4L’expérience de la vie dans une communauté telle que le Wessex, territoire aux contours bien définis, véritable microcosme, ne peut que renforcer le sentiment d’appartenance, mais elle accentue inévitablement aussi le sentiment de rejet de ses inadaptés, parias et exilés. C’est en refusant de se conformer à la règle, en demeurant dans cette exclusion, que Jude ou Tess rencontrent leurs destins tragiques. Dans Two on a Tower, précédant The Mayor of Casterbridge de quatre années, Hardy offre à son protagoniste, au lieu d’une littérale lutte à mort contre les carcans d’une communauté qui ne lui convient pas, la possibilité d’appartenir à un autre groupe, de changer son référent d’appartenance. Dans ce roman mineur, l’auteur cherche ainsi à repousser les limites du groupe.

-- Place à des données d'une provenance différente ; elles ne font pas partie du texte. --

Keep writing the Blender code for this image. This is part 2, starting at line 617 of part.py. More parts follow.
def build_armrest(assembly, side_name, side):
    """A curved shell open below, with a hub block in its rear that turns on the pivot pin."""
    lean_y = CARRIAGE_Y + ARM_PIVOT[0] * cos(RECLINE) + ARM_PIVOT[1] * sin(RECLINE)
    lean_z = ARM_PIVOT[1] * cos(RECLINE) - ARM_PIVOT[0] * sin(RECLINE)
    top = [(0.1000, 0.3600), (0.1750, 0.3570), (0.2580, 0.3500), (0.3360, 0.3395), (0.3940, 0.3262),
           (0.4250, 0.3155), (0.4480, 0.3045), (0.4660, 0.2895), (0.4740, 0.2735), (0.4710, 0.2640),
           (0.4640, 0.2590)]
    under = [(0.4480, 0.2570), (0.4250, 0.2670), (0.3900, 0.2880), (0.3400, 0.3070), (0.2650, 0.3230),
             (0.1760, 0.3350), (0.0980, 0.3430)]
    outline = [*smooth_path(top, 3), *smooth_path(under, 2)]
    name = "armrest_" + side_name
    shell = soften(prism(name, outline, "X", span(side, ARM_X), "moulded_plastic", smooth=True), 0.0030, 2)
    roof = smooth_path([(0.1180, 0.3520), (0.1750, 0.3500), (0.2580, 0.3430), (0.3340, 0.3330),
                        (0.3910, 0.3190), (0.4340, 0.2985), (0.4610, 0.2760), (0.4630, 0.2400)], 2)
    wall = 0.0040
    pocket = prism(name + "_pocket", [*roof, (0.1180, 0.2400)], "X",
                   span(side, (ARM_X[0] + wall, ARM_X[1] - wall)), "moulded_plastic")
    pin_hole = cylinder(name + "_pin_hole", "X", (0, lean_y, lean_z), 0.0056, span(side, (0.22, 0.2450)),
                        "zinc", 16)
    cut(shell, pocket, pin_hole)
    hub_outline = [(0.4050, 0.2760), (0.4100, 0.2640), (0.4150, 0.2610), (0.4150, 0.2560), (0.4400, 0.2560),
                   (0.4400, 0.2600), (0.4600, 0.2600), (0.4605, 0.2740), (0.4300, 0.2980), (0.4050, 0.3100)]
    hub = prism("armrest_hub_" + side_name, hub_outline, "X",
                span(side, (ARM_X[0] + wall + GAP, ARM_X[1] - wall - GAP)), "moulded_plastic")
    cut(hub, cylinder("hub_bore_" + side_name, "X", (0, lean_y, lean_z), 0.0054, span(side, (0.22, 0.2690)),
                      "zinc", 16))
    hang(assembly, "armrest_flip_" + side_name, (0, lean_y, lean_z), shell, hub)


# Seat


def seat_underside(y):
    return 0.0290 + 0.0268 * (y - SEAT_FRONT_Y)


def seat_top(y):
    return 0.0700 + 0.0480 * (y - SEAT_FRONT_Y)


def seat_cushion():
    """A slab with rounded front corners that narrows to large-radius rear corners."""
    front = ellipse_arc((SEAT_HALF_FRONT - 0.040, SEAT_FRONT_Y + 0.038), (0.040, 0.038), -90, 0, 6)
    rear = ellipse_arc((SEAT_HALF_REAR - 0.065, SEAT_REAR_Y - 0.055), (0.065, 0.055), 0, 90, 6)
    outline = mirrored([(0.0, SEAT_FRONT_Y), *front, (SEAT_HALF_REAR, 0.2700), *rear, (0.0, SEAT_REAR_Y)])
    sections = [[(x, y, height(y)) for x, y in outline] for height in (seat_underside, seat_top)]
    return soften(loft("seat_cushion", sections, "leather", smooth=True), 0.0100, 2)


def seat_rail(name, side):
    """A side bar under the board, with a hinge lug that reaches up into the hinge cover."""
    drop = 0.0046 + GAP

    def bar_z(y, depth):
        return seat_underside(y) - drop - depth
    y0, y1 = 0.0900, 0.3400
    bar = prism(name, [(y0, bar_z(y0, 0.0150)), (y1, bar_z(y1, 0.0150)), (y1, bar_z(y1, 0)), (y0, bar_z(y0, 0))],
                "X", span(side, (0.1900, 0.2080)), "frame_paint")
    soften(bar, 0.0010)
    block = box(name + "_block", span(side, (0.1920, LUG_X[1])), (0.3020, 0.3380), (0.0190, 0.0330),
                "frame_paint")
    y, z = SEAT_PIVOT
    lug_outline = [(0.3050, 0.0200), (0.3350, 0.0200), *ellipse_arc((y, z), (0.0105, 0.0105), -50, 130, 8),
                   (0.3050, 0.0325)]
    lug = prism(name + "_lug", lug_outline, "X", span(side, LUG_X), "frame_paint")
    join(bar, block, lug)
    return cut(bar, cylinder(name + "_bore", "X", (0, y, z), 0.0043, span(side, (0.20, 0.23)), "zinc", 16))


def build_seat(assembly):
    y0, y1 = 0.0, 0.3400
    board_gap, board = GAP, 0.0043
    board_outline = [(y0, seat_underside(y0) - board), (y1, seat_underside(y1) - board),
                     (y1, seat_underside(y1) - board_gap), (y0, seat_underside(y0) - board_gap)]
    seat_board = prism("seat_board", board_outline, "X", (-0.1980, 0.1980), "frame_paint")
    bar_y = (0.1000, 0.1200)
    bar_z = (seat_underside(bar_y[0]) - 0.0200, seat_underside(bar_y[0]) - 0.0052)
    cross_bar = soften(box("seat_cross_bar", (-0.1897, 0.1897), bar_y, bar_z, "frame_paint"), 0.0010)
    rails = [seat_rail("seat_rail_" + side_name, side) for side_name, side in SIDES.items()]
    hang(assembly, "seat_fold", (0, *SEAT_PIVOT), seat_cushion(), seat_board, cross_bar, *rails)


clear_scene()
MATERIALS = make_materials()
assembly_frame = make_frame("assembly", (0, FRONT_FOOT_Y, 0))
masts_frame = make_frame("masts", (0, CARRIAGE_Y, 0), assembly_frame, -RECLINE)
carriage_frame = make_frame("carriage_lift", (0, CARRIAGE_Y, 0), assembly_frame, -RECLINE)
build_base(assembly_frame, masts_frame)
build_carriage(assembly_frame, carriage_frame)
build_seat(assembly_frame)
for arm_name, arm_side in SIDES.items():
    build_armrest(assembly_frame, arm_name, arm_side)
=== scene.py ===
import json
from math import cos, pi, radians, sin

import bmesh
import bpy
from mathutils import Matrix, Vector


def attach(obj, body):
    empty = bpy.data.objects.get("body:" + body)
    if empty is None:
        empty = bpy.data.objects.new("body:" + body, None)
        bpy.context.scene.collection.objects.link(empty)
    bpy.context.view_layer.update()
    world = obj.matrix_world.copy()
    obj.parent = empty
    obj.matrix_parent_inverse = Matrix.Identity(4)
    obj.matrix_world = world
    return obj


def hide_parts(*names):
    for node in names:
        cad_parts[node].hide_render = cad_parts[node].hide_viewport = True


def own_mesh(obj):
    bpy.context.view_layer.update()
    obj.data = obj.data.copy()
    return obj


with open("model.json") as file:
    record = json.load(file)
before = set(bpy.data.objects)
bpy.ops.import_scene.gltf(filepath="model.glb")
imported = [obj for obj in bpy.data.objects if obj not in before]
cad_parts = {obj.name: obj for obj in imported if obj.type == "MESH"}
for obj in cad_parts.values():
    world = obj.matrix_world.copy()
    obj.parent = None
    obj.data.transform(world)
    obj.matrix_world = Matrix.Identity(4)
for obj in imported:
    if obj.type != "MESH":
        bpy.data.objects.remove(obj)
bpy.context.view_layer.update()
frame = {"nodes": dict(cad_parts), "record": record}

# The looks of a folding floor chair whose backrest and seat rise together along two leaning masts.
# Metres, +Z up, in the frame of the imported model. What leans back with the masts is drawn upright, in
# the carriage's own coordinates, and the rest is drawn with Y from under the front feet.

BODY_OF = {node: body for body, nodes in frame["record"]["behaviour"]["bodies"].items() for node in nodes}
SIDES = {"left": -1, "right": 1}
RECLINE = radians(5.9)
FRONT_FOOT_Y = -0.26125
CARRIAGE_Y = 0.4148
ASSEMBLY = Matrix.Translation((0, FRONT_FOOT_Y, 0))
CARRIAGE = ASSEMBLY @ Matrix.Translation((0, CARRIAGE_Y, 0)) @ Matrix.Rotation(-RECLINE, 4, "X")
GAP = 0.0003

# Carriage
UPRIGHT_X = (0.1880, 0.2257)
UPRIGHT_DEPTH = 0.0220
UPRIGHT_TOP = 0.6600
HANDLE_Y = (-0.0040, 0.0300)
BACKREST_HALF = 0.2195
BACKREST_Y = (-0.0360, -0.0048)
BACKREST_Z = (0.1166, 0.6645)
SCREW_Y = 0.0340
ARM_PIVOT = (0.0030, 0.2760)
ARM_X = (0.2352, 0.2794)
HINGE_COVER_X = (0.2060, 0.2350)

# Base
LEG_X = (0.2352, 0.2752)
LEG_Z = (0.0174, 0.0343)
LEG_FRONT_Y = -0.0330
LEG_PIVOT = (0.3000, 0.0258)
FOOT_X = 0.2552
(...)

5Publié en 1882, Two on a Tower met en scène les rêves de réussite professionnelle et sentimentale d’un jeune astronome amateur. Orphelin élevé par sa grand-mère, issu d’un milieu humble, voire rural, le tout jeune Swithin St Cleeve passe jours et nuits à contempler étoiles, planètes et constellations. La tour qui lui fait office de poste d’observation est située sur les terres de Lady Constantine, jeune femme mélancolique délaissée par son mari, et que l’ennui conduit à s’intéresser tant à l’astronomie qu’à l’astronome. Viviette Constantine s’éprend donc de Swithin, mais ce n’est qu’à la nouvelle de la mort de son époux que le jeune astronome, tout absorbé dans ses recherches, découvre cet amour et y répond. L’obstacle est désormais purement social, celui de The Poor Man and the Lady, mais les amants ne peuvent attendre que Swithin se soit fait un nom dans le monde scientifique, et se marient en secret. C’est alors que se succèdent les rebondissements mélodramatiques : Viviette apprend que la mort de son mari n’est survenue qu’après son remariage avec Swithin, invalidant donc cette deuxième union ; Swithin part étudier les cieux de l’hémisphère sud ; Viviette, enceinte de son astronome mais ne pouvant l’en informer, épouse un évêque qui s’est épris d’elle pour donner une légitimité à son enfant ; Swithin revient à la mort de l’évêque, et Viviette meurt de joie dans ses bras lorsqu’il lui promet enfin de l’épouser.
6Malgré ces rebondissements invraisemblables qui font, dans une certaine mesure, la faiblesse du roman, la problématique de l’appartenance et de l’isolement trouve ici une illustration particulièrement riche. Le personnage de Swithin St Cleeve est tout à la fois rêveur et scientifique, deux qualités qui font de lui un original et l’isolent ainsi nécessairement du reste de la petite paroisse du Wessex qui l’a vu grandir. Le chœur de la paroisse, qui se réunit chez la grand-mère du jeune homme, sert de métonymie à cette communauté :
There now crunched heavier steps outside the door, and his grandmother could be heard greeting sundry representatives of the bass and tenor voice, who lent a cheerful and well-known personality to the names Sammy Blore, Nat Chapman, Hezekiah Biles, and Haymoss Fry [...] ; besides these came small producers of treble, who had not yet developed into such distinctive units of society as to require particularizing. (16-172)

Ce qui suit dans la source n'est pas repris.